Ce vagabondage du récit pourrait s’annoncer captivant si celui-ci ne se montrait pas aussi affecté, aussi désireux de s’afficher cool et décalé. Les personnages posent tous, y compris le héros malchanceux, dans une attitude détachée ou hiératique. Les dialogues se veulent intelligents, mais ne sont souvent que verbeux et proches du pédantisme : ça cherche la petite bête sur des détails souvent futiles ; ça traîne en longueur jusqu’à faire répéter certaines répliques ; ça cause sur James Bond et les bandes dessinées ; ça excuse son impassibilité en invoquant le concept philosophique d’ataraxie… Une préciosité qui, au passage, trahit l’influence de certains films de Tarantino, notamment Kill Bill. Pour ajouter à la sophistication d’un scénario soucieux de déployer une mécanique complexe où tout serait lié, sa dernière partie révèle des connexions alambiquées et parfois non nécessaires entre les personnages. La virtuosité de l’ensemble paraît d’autant plus vaine qu’elle aboutit à une conclusion calquée sur un autre film réputé — que nous ne nommerons pas ici…

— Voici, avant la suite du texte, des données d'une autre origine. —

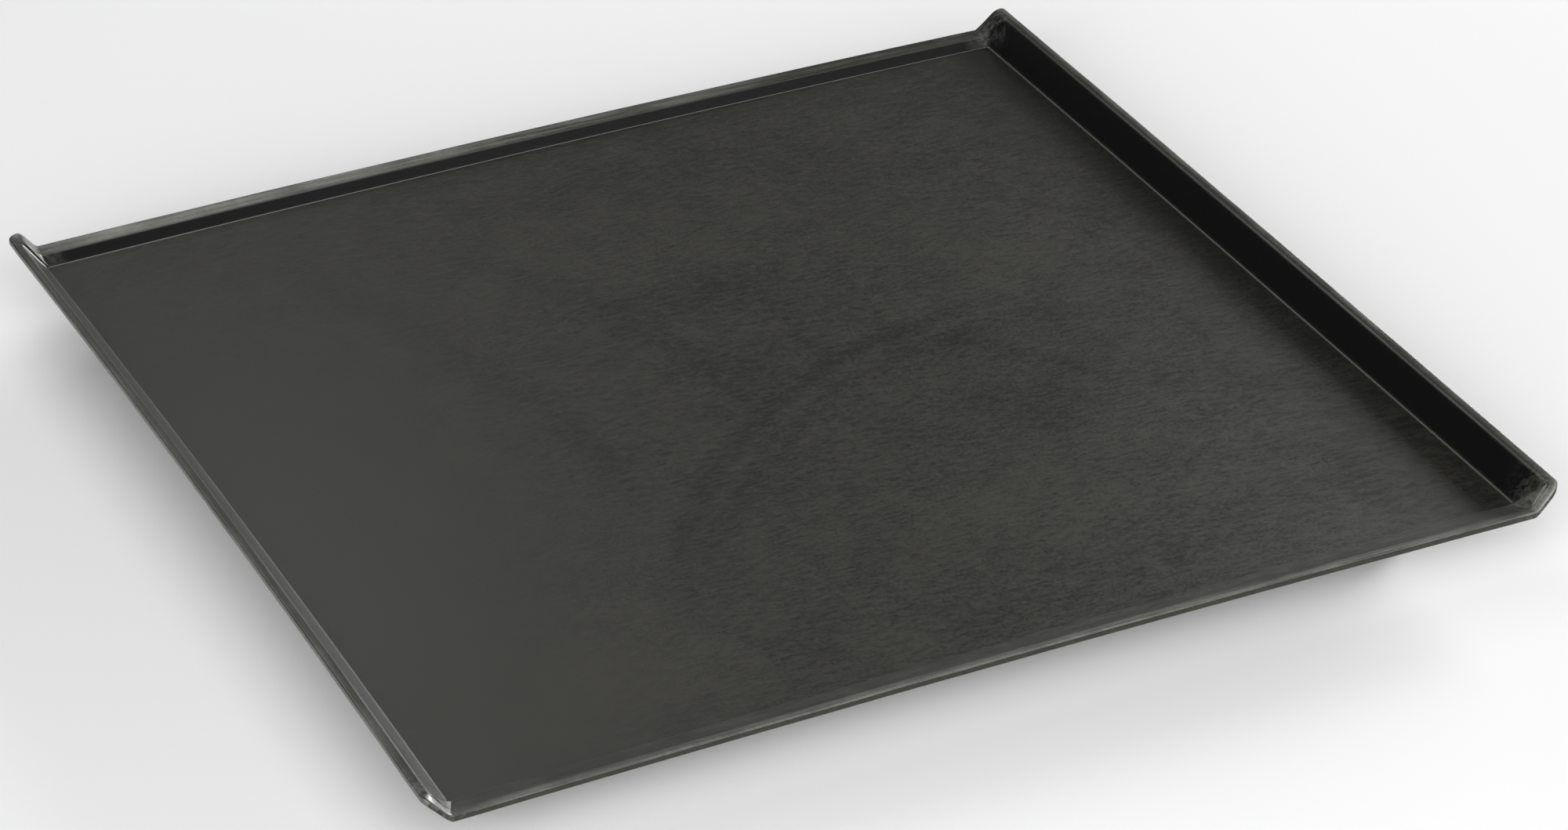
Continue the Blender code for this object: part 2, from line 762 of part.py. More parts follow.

La mise en scène épouse totalement le côté clinquant et frimeur du récit. Paul McGuigan insère ses habituelles saillies stylistiques plus ou moins gratuites (tel le filmage de deux joueurs d’échecs en gros plan à travers un échiquier transparent). La direction artistique lorgne vers les Seventies, comme pour se référer aux films de genre urbains de cette époque — et de nouveau, on se rappelle Kill Bill et sa déférence envers les films de genre asiatiques. Surtout, le réalisateur illustre fidèlement les allers-retours de l’intrigue par l’utilisation intensive de flash-backs, dont la plupart sont des redites de scènes antérieures. Là résident l’astuce — la tricherie ? — et la limite de Slevin. Certaines scènes du début sont cadrées de façon à laisser hors champ des détails, des visages. Le film se passe, laissant en apparence ces scènes en suspens. Et puis, la fin aligne une succession de flash-backs de ces scènes, cadrés de sorte que ces détails et ces visages soient visibles, révélant le nœud de l’affaire.
« Pas invité à jouer »
Cette utilisation du flash-back pour induire en erreur hérite directement du flash-back mensonger du Grand Alibi de Hitchcock — lequel regretta plus tard cette « malhonnêteté ». Mais au moins cette ruse avait-elle le mérite d’induire une réflexion sur la véracité des images. Slevin n’a pas cette excuse, n’existant que pour mettre en valeur ses retournements ultimes comme gages de virtuosité narrative, comme le montre l’accumulation presque absurde, dans les vingt dernières minutes, de ces flash-backs recadrés. Aucune place n’est laissée à la réflexion sur ce qui se passe à l’écran. Face à ce jeu d’éclatement et de reconstruction du récit, le spectateur n’est pas invité à jouer, mais pris comme un cobaye qu’il faut séduire et endormir — par l’histoire, le style visuel, l’ambiance Seventies, la cool attitude — avant de le frapper de stupeur par les coups de théâtre finaux, sans le laisser tirer de ce qu’il voit autre chose qu’une vision immédiate et réductrice. Ce qui, ironiquement, révèle la courte vue des auteurs eux-mêmes… Cette autosatisfaction puérile de conteur fier de sa prose, McGuigan l’exhibe jusqu’à l’absurde, en surlignant chaque geste plus ou moins important par un plan flash-back explicatif, parfois tautologique en appuyant une information déjà suggérée auparavant, comme si les idiots que nous étions ne pouvions pas faire les connexions tout seuls…
Slevin ne s’avère rien d’autre qu’un film de genre aux influences mal digérées et qui, en recherchant la supériorité intellectuelle, finit par ne révéler que sa vanité.